As I climbed out of the car, I could hardly open my eyes - the scene was far too bright. Gradually though, shielded by sunglasses, I made out the rows of mirrors (each 120 sq m in size) and the focus of their reflected beams - a collection of water pipes at the top of the tower.
It was probably the heat that did it, but I found myself making the long journey up to the very top - to the heart of the solar inferno.
Feeling the heat
A lift took me most of the way but cameraman Duncan Stone and I had to climb the last four storeys by ladder. We could soon feel the heat, despite thick insulation around the boiler.
David had to wear sunglasses
to shield his eyes from the glare
It was like being in a sauna and for the last stages the metal rungs of the ladders were scalding.
But our reward was the cool breeze at the top of the tower - and the staggering sight of a blaze of light heading our way from down below.
So far, only one field of mirrors is working. But to one side I could see the bulldozers at work clearing a second, larger field - thousands more mirrors will be installed.
Letting off steam
I met one of the gurus of solar thermal power, Michael Geyer, an international director of the energy giant Abengoa, which owns the plant. He is ready with answers to all the tricky questions.
What happens when the Sun goes down? Enough heat can be stored in the form of steam to allow generation after dark - only for an hour now but maybe longer in future.
The power station works by focusing
the reflected rays on one location.
Anyway, the solar power is most needed in the heat of summer when air conditioners are working flat out.
Is it true that this power is three times more expensive than power from conventional sources? Yes, but prices will fall, as they have with wind power, as the technologies develop.
Also, a more realistic comparison is with the cost of generating power from coal or gas only at times of peak demand - then this solar system seems more attractive.
The vision is of the sun-blessed lands of the Mediterranean - even the Sahara desert - being carpeted with systems like this with the power cabled to the drizzlier lands of northern Europe. A dazzling idea in a dazzling location.
Global Dewing.
Pretty neat I have to say.
Neat. I had a doubt though. If global warming is caused by the higher frequency rays of the sun coming into the earth’s atmosphere, getting converted to lower frequency rays after bouncing off the earth’s surface, and then getting trapped within the earth’s atmosphere because of the CO2 gas, instead of it simply escaping into space, then won’t this solar cell make matters much worse, by essentially “trapping” that heat and keeping it closer to the earth’s surface, far more efficiently? Whew.

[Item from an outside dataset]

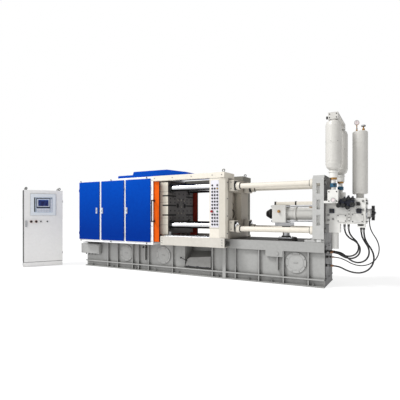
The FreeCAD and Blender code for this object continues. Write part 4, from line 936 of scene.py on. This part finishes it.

Interesting. However, 11 Megawatts is not that much energy. Oyster Creek, one of the US’s oldest Nuke Plants produces 600 Megawatts and it is completely outdated. TMI-1 produces 850 MW.
Nukes are the way to go.
Now there's a thought!
Actually in Daggett, California (but even less people know where that is, about 10 miles east of Barstow) and unless your picture is 20 years old, it is of Solar Two. The same facility but after it was redesigned after 4~5 years of operation it was also renamed.
Solar One was built in 1981. Two and a half decades later and with all the advances in technology, it is still 3 times as expensive as conventional generation consuming fuel.
There's lots to be learned here from the good old "try, fail, learn; repeat as necessary model of problem solving.
Quote Beavis: Cook! Cook! Cook!
I used to work within sight of the tower, on old route 66.
All it will take is $180/Gallon oil (and free real estate) to make in competitive. I can hardly wait.
Hmmm... but can we build 100,000 of them in the US? (Based on the 11 MW reached, enough to power 4,000 homes, plus industrual use.)
How many acres does each plant consume? I’m thinking this would be excellent for California, where the need is most dire, and the weather is best nearby (Mojave Desert).
I’ve driven by that Barstow facility several times. First time (and really every time after that), it was an amazing sight. Looks like the air is on fire at the top of the tower. A photo just doesn’t capture the feel of actually seeing it...
Kinda like looking at arc welding from a distance....
France did something quite like this in the mid-70s.
The Themis solar power tower was opened by EDF in May 1983 in Targassonne, France (French Cerdagne). It had a power output of 2 MW. Construction started in 1979 at a cost of 300 millions French francs. It was based on an array of 201 mirrors which heated a boiler (a cavity lined with coolant tubes) at the top of a 100 m tower where the coolant (molten salts) carryied the thermal energy to a vapor generator, itself powering an electric turbine. The molten salts were potassium nitrate (53%), sodium nitrite (40%) and sodium nitrate (7%).
The coolant entry temperature was 250 °C and the exit temperature 450 °C. The vapor produced in the vapor generator was at 50 bar and 430 °C.
Rehabbed now, it will produce 1MW and half of the mirror mounts will be converted to hold solar cell panels.
Expensive, but fascinating.
Yeah, but just try siting it there. Plant siting is an environmental nightmare for these things. The environmentalists will kill you over it (harm to a "fragile" desert ecosystem, you know).
So the efficiency is only about 15%.